### Aim of the exercise
All of the material below is to be returned exactly.

# Start of Recorded information

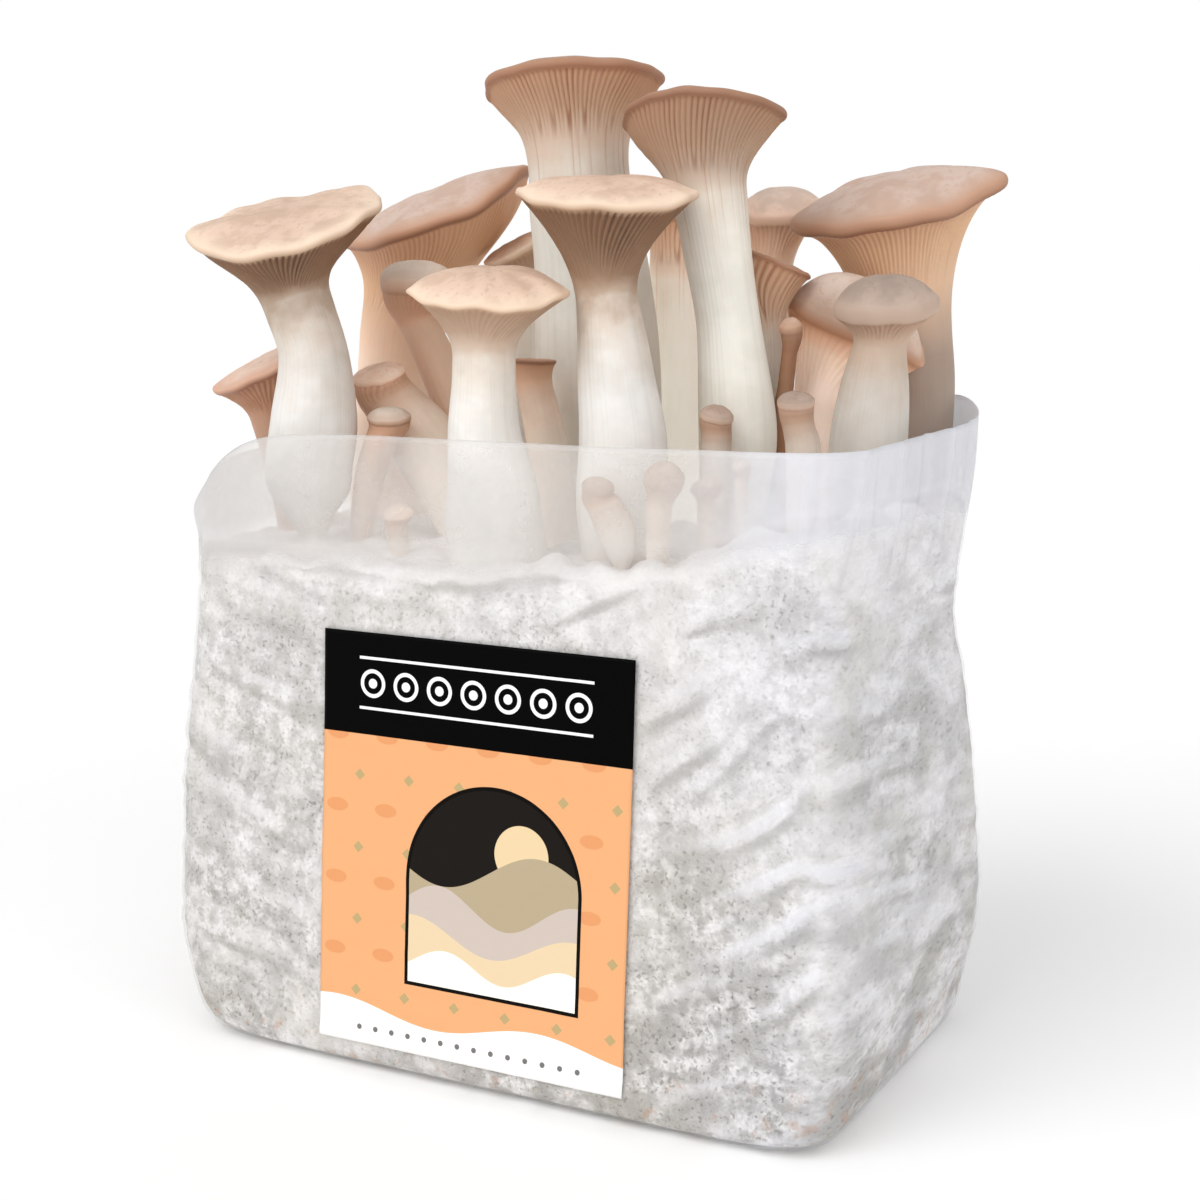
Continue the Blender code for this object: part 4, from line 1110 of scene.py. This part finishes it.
def fleshMaterial(name, look):
    # Mushroom flesh: a ramp of colours from foot to top, strayed by a noise below the rim.  Over
    # it lie blotches and specks on the top, streaks and clouds on the stem, painted shade between
    # the gills and trails at the neck, and all of it is multiplied by the tone, which is partly the
    # piece's own lightness and partly painted light and shade.  A look with a glow adds a painted glow.
    material, tree, shader = newMaterial("flesh " + name)
    tone, along, groove = (mark(tree, wanted) for wanted in ("tone", "along", "groove"))
    wobble = use(tree, patches, Size=9.0, Level=0.5, Softness=0.5, Shift=1.0)["Value"]
    threads = use(tree, fibres, Around=70.0, Along=4.0)["Value"]
    shift = times(tree, maths(tree, "SUBTRACT", wobble, 0.5), flesh["shift"])
    belowRim = stretched(tree, along, 1.55, 1.85, 1.0, 0.0)
    place = maths(tree, "DIVIDE", scaled(tree, shift, belowRim, along), 3.0)
    ramp = add(tree, "ShaderNodeValToRGB", {"Fac": place})
    steps = ramp.color_ramp.elements
    while len(steps) < len(look["steps"]):
        steps.new(0.5)
    for step, (where, colour) in zip(steps, look["steps"]):
        step.position = where / 3
        step.color = screen(*colour)

    onTop, onStem = stretched(tree, along, 2.02, 2.3), stretched(tree, along, 1.25, 0.9)
    spots = use(tree, patches, Size=8.0, Level=0.53, Softness=0.10, Shift=5.0)["Mask"]
    specks = use(tree, patches, Size=1.7, Level=0.62, Softness=0.10, Shift=8.0)["Mask"]
    spotted = maths(tree, "MAXIMUM", times(tree, spots, 0.7), times(tree, specks, 0.7))
    spotted = times(tree, spotted, onTop, look["blotches"])
    colour = mixed(tree, spotted, ramp.outputs["Color"], look["blotch"])

    streaks = times(tree, stretched(tree, threads, 0.45, 0.75), onStem)
    clouds = times(tree, use(tree, patches, Size=14.0, Level=0.55, Softness=0.12)["Mask"], onStem)
    faint = scaled(tree, streaks, 0.12, times(tree, clouds, 0.14))
    colour = mixed(tree, faint, colour, flesh["streak"])

    # painted shade in the grooves between the gills
    deep = stretched(tree, along, *look.get("deepens", (1.15, 1.7)), 0.0, look["shade"])
    patchy = stretched(tree, use(tree, fibres, Around=26.0, Along=2.0)["Value"], 0.35, 0.65, 0.35, 1.0)
    shaded = times(tree, stretched(tree, groove, 0.25, 1.0), deep, patchy)
    colour = mixed(tree, shaded, colour, look["groove"])

    trails = stretched(tree, use(tree, fibres, Around=75.0, Along=1.2)["Value"], 0.50, 0.72)
    nearNeck = times(tree, stretched(tree, along, 0.72, 1.05), stretched(tree, along, 1.6, 1.2))
    trails = times(tree, trails, nearNeck, look.get("trails", 0.0))
    colour = mixed(tree, trails, colour, flesh["trail"])

    # times the tone: partly the piece's own lightness, partly painted light and shade
    toned = add(tree, "ShaderNodeVectorMath", {0: colour, "Scale": tone}, operation="SCALE").outputs[0]
    feed(tree, shader["Base Color"], toned)
    # a painted glow that lifts a stem standing in shade
    if "glow" in look:
        feed(tree, shader["Emission Color"], toned)
        shader["Emission Strength"].default_value = look["glow"]
    feed(tree, shader["Roughness"], scaled(tree, wobble, 0.2, 0.5))
    shader["Subsurface Weight"].default_value = flesh["subsurface"]
    shader["Subsurface Radius"].default_value = (1.0, 0.6, 0.4)
    shader["Subsurface Scale"].default_value = 0.003
    relief = scaled(tree, times(tree, threads, onStem), 0.8, times(tree, specks, onTop, -0.3))
    feed(tree, shader["Normal"], bump(tree, relief, 0.5, 0.5))
    return material


studio = dict(
    floor=12.0,               # half its width, in metres
    under=0.2,                # how far it lies under the object, in millimetres
    shade=(250, 250, 250),
    world=0.62,
    # each light's name, compass angle from the front towards the right, height angle, strength
    # and how wide it is, in degrees
    lights=[("key", -28, 44, 1.25, 45), ("fill", 55, 22, 0.65, 60)],
    camera=dict(place=(0.280, -0.528, 0.236), turn=(80, 0, 27.5), lens=60),
)


def buildFloor():
    # a pale square that shines a little, so that it renders nearly white
    half = studio["floor"] / mm
    x, y = np.meshgrid([-half, half], [-half, half])
    floor = surface("floor", np.stack([x, y, np.full_like(x, -studio["under"])], axis=-1), wraps=False)
    material, _, shader = newMaterial("pale floor")
    shader["Base Color"].default_value = screen(*studio["shade"])
    shader["Roughness"].default_value = 0.8
    shader["Emission Color"].default_value = (1, 1, 1, 1)
    shader["Emission Strength"].default_value = 0.1
    floor.data.materials.append(material)


def buildLight():
    # an even world, pure white where the camera sees it, and wide suns
    world = bpy.data.worlds.new("studio")
    world.use_nodes = True
    tree = world.node_tree
    sky = tree.nodes["Background"].inputs
    sky["Color"].default_value = (1, 1, 1, 1)
    seen = add(tree, "ShaderNodeLightPath").outputs["Is Camera Ray"]
    feed(tree, sky["Strength"], maths(tree, "MAXIMUM", seen, studio["world"]))
    bpy.context.scene.world = world
    for name, turn, height, strength, width in studio["lights"]:
        lamp = bpy.data.lights.new(name, "SUN")
        lamp.energy = strength
        lamp.angle = math.radians(width)
        light = bpy.data.objects.new(name, lamp)
        light.rotation_euler = (math.radians(90 - height), 0, math.radians(turn))
        bpy.context.scene.collection.objects.link(light)


def buildCamera():
    # the camera at its place, turned by its three angles
    view = bpy.data.cameras.new("camera")
    view.lens = studio["camera"]["lens"]
    view.sensor_width = 36
    view.clip_start = 0.01
    camera = bpy.data.objects.new("camera", view)
    camera.location = studio["camera"]["place"]
    camera.rotation_euler = [math.radians(angle) for angle in studio["camera"]["turn"]]
    bpy.context.scene.collection.objects.link(camera)
    bpy.context.scene.camera = camera


bpy.context.scene.view_settings.view_transform = "Standard"
buildFloor()
buildLight()
buildCamera()
print("studio ready")
standFor(buildBlock(), myceliumMaterial())
print("block ready")
standFor(buildBag(), filmMaterial())
standFor(buildLabel(), labelMaterial())
print("bag and label ready")
skins = {name: fleshMaterial(name, look) for name, look in looks.items()}
for name, kind in trumpets.items():
    look = looks[kind["look"]]
    grid, along, groove = trumpetGrid(name, kind, look)
    # each mushroom's lightness, partly its own and partly painted light and shade
    stem, flare, top = kind.get("tone", (1, 1, 1))
    tone = np.interp(along, [0.85, 1.25, 1.97, 2.12], [stem, flare, flare, top])
    marks = {"along": along, "groove": groove, "tone": tone}
    piece = surface(name + "_look", grid, lowPole=True, highPole=True, marks=marks)
    standFor(piece, skins[kind["look"]])
    print(name, "ready")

# End of Recorded information

### Task answer
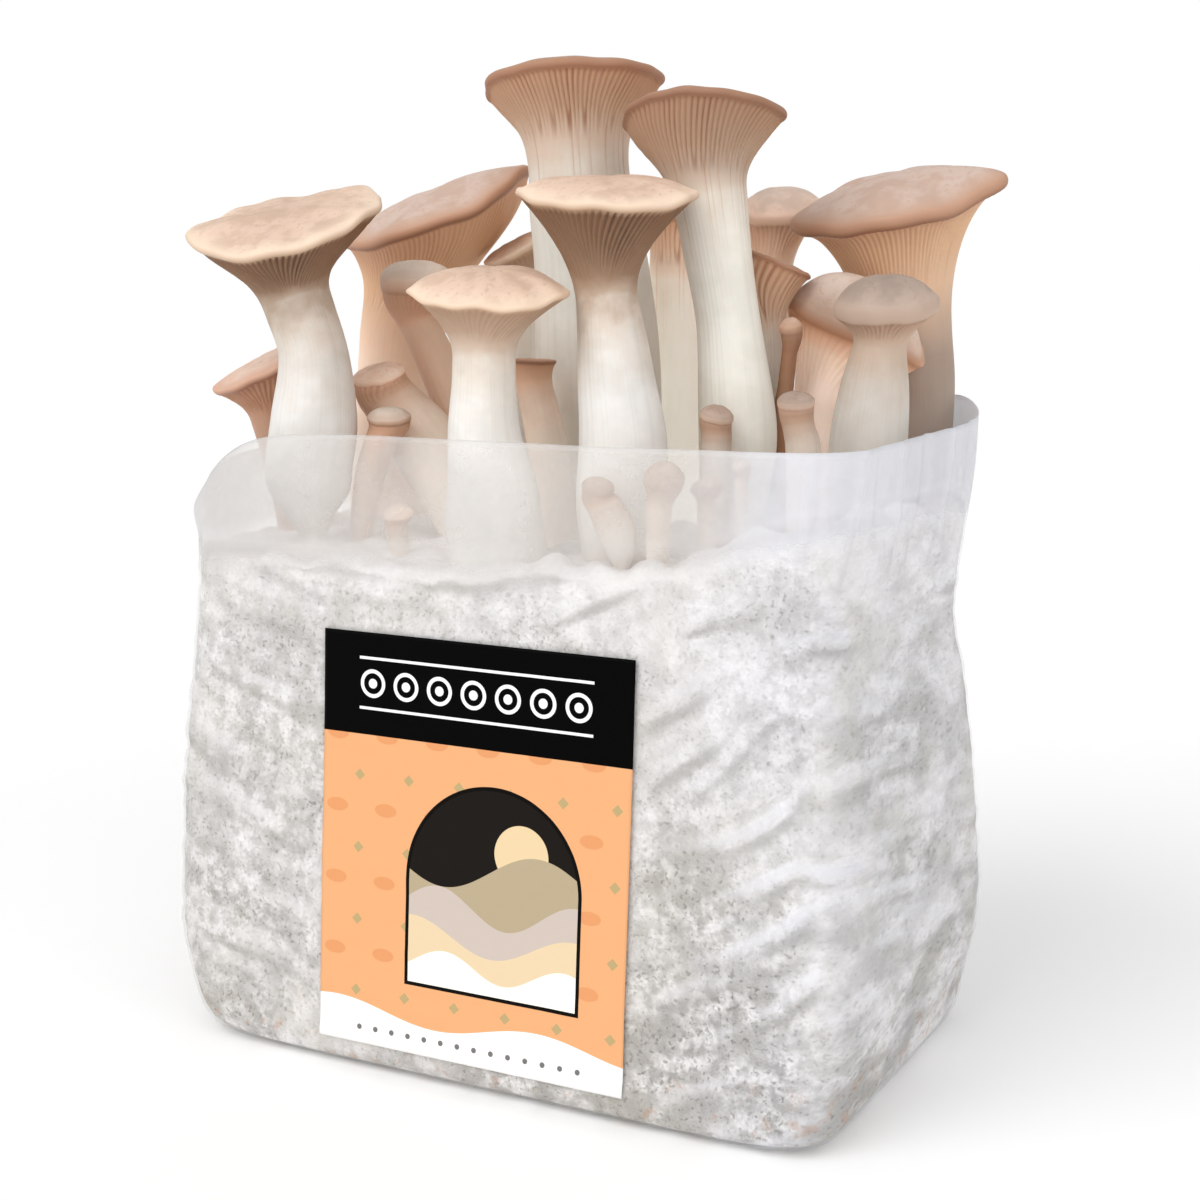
Continue the Blender code for this object: part 4, from line 1110 of scene.py. This part finishes it.
def fleshMaterial(name, look):
    # Mushroom flesh: a ramp of colours from foot to top, strayed by a noise below the rim.  Over
    # it lie blotches and specks on the top, streaks and clouds on the stem, painted shade between
    # the gills and trails at the neck, and all of it is multiplied by the tone, which is partly the
    # piece's own lightness and partly painted light and shade.  A look with a glow adds a painted glow.
    material, tree, shader = newMaterial("flesh " + name)
    tone, along, groove = (mark(tree, wanted) for wanted in ("tone", "along", "groove"))
    wobble = use(tree, patches, Size=9.0, Level=0.5, Softness=0.5, Shift=1.0)["Value"]
    threads = use(tree, fibres, Around=70.0, Along=4.0)["Value"]
    shift = times(tree, maths(tree, "SUBTRACT", wobble, 0.5), flesh["shift"])
    belowRim = stretched(tree, along, 1.55, 1.85, 1.0, 0.0)
    place = maths(tree, "DIVIDE", scaled(tree, shift, belowRim, along), 3.0)
    ramp = add(tree, "ShaderNodeValToRGB", {"Fac": place})
    steps = ramp.color_ramp.elements
    while len(steps) < len(look["steps"]):
        steps.new(0.5)
    for step, (where, colour) in zip(steps, look["steps"]):
        step.position = where / 3
        step.color = screen(*colour)

    onTop, onStem = stretched(tree, along, 2.02, 2.3), stretched(tree, along, 1.25, 0.9)
    spots = use(tree, patches, Size=8.0, Level=0.53, Softness=0.10, Shift=5.0)["Mask"]
    specks = use(tree, patches, Size=1.7, Level=0.62, Softness=0.10, Shift=8.0)["Mask"]
    spotted = maths(tree, "MAXIMUM", times(tree, spots, 0.7), times(tree, specks, 0.7))
    spotted = times(tree, spotted, onTop, look["blotches"])
    colour = mixed(tree, spotted, ramp.outputs["Color"], look["blotch"])

    streaks = times(tree, stretched(tree, threads, 0.45, 0.75), onStem)
    clouds = times(tree, use(tree, patches, Size=14.0, Level=0.55, Softness=0.12)["Mask"], onStem)
    faint = scaled(tree, streaks, 0.12, times(tree, clouds, 0.14))
    colour = mixed(tree, faint, colour, flesh["streak"])

    # painted shade in the grooves between the gills
    deep = stretched(tree, along, *look.get("deepens", (1.15, 1.7)), 0.0, look["shade"])
    patchy = stretched(tree, use(tree, fibres, Around=26.0, Along=2.0)["Value"], 0.35, 0.65, 0.35, 1.0)
    shaded = times(tree, stretched(tree, groove, 0.25, 1.0), deep, patchy)
    colour = mixed(tree, shaded, colour, look["groove"])

    trails = stretched(tree, use(tree, fibres, Around=75.0, Along=1.2)["Value"], 0.50, 0.72)
    nearNeck = times(tree, stretched(tree, along, 0.72, 1.05), stretched(tree, along, 1.6, 1.2))
    trails = times(tree, trails, nearNeck, look.get("trails", 0.0))
    colour = mixed(tree, trails, colour, flesh["trail"])

    # times the tone: partly the piece's own lightness, partly painted light and shade
    toned = add(tree, "ShaderNodeVectorMath", {0: colour, "Scale": tone}, operation="SCALE").outputs[0]
    feed(tree, shader["Base Color"], toned)
    # a painted glow that lifts a stem standing in shade
    if "glow" in look:
        feed(tree, shader["Emission Color"], toned)
        shader["Emission Strength"].default_value = look["glow"]
    feed(tree, shader["Roughness"], scaled(tree, wobble, 0.2, 0.5))
    shader["Subsurface Weight"].default_value = flesh["subsurface"]
    shader["Subsurface Radius"].default_value = (1.0, 0.6, 0.4)
    shader["Subsurface Scale"].default_value = 0.003
    relief = scaled(tree, times(tree, threads, onStem), 0.8, times(tree, specks, onTop, -0.3))
    feed(tree, shader["Normal"], bump(tree, relief, 0.5, 0.5))
    return material


studio = dict(
    floor=12.0,               # half its width, in metres
    under=0.2,                # how far it lies under the object, in millimetres
    shade=(250, 250, 250),
    world=0.62,
    # each light's name, compass angle from the front towards the right, height angle, strength
    # and how wide it is, in degrees
    lights=[("key", -28, 44, 1.25, 45), ("fill", 55, 22, 0.65, 60)],
    camera=dict(place=(0.280, -0.528, 0.236), turn=(80, 0, 27.5), lens=60),
)


def buildFloor():
    # a pale square that shines a little, so that it renders nearly white
    half = studio["floor"] / mm
    x, y = np.meshgrid([-half, half], [-half, half])
    floor = surface("floor", np.stack([x, y, np.full_like(x, -studio["under"])], axis=-1), wraps=False)
    material, _, shader = newMaterial("pale floor")
    shader["Base Color"].default_value = screen(*studio["shade"])
    shader["Roughness"].default_value = 0.8
    shader["Emission Color"].default_value = (1, 1, 1, 1)
    shader["Emission Strength"].default_value = 0.1
    floor.data.materials.append(material)


def buildLight():
    # an even world, pure white where the camera sees it, and wide suns
    world = bpy.data.worlds.new("studio")
    world.use_nodes = True
    tree = world.node_tree
    sky = tree.nodes["Background"].inputs
    sky["Color"].default_value = (1, 1, 1, 1)
    seen = add(tree, "ShaderNodeLightPath").outputs["Is Camera Ray"]
    feed(tree, sky["Strength"], maths(tree, "MAXIMUM", seen, studio["world"]))
    bpy.context.scene.world = world
    for name, turn, height, strength, width in studio["lights"]:
        lamp = bpy.data.lights.new(name, "SUN")
        lamp.energy = strength
        lamp.angle = math.radians(width)
        light = bpy.data.objects.new(name, lamp)
        light.rotation_euler = (math.radians(90 - height), 0, math.radians(turn))
        bpy.context.scene.collection.objects.link(light)


def buildCamera():
    # the camera at its place, turned by its three angles
    view = bpy.data.cameras.new("camera")
    view.lens = studio["camera"]["lens"]
    view.sensor_width = 36
    view.clip_start = 0.01
    camera = bpy.data.objects.new("camera", view)
    camera.location = studio["camera"]["place"]
    camera.rotation_euler = [math.radians(angle) for angle in studio["camera"]["turn"]]
    bpy.context.scene.collection.objects.link(camera)
    bpy.context.scene.camera = camera


bpy.context.scene.view_settings.view_transform = "Standard"
buildFloor()
buildLight()
buildCamera()
print("studio ready")
standFor(buildBlock(), myceliumMaterial())
print("block ready")
standFor(buildBag(), filmMaterial())
standFor(buildLabel(), labelMaterial())
print("bag and label ready")
skins = {name: fleshMaterial(name, look) for name, look in looks.items()}
for name, kind in trumpets.items():
    look = looks[kind["look"]]
    grid, along, groove = trumpetGrid(name, kind, look)
    # each mushroom's lightness, partly its own and partly painted light and shade
    stem, flare, top = kind.get("tone", (1, 1, 1))
    tone = np.interp(along, [0.85, 1.25, 1.97, 2.12], [stem, flare, flare, top])
    marks = {"along": along, "groove": groove, "tone": tone}
    piece = surface(name + "_look", grid, lowPole=True, highPole=True, marks=marks)
    standFor(piece, skins[kind["look"]])
    print(name, "ready")